A clear, practical walkthrough of what really happens from the moment you contact a mortgage broker through to pre‑approval, formal approval, settlement and beyond — for home buyers, refinancers, investors and self‑employed clients in Australia.

Published 22 May 2026Updated 22 May 202612 min read

Key Takeaway

When someone engages an Australian mortgage broker, the process typically runs through six stages: discovery, fact-finding, strategy and lender selection, pre-approval, formal approval, and settlement support. Lenders usually test borrowing power using at least a 3% serviceability buffer above the actual interest rate, in line with APRA guidance, which brokers model for clients. Understanding this step-by-step flow helps borrowers prepare documents early, make faster decisions, and avoid approval delays or last-minute settlement stress.

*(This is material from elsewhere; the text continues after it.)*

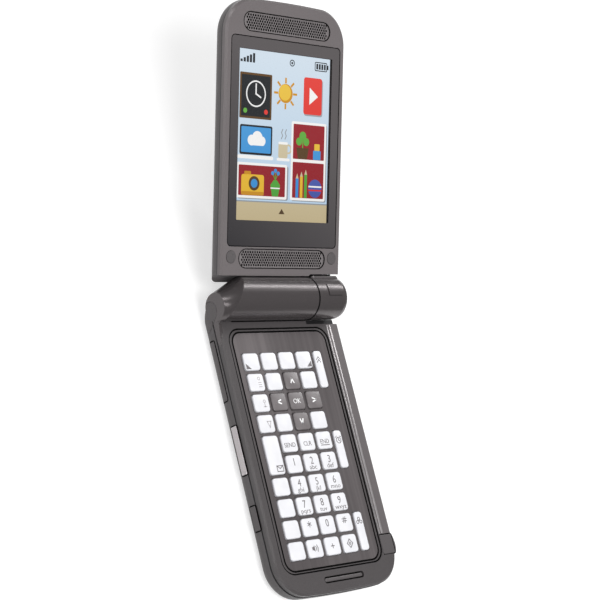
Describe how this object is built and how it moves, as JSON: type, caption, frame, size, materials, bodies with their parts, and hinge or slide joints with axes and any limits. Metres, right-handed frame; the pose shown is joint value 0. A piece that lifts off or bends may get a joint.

From First Call to Keys: How a Mortgage Broker Actually Works

From First Call to Keys: How a Mortgage Broker Actually Works

When you engage a mortgage broker, you’re signing up for a structured process: they clarify your goals, collect and interpret your financials, design a loan strategy, shortlist lenders, manage your application, and guide you through pre‑approval, formal approval and settlement. Behind the scenes, they’re translating your situation into lender language and navigating credit policy so your loan has the best chance of being approved on the right terms.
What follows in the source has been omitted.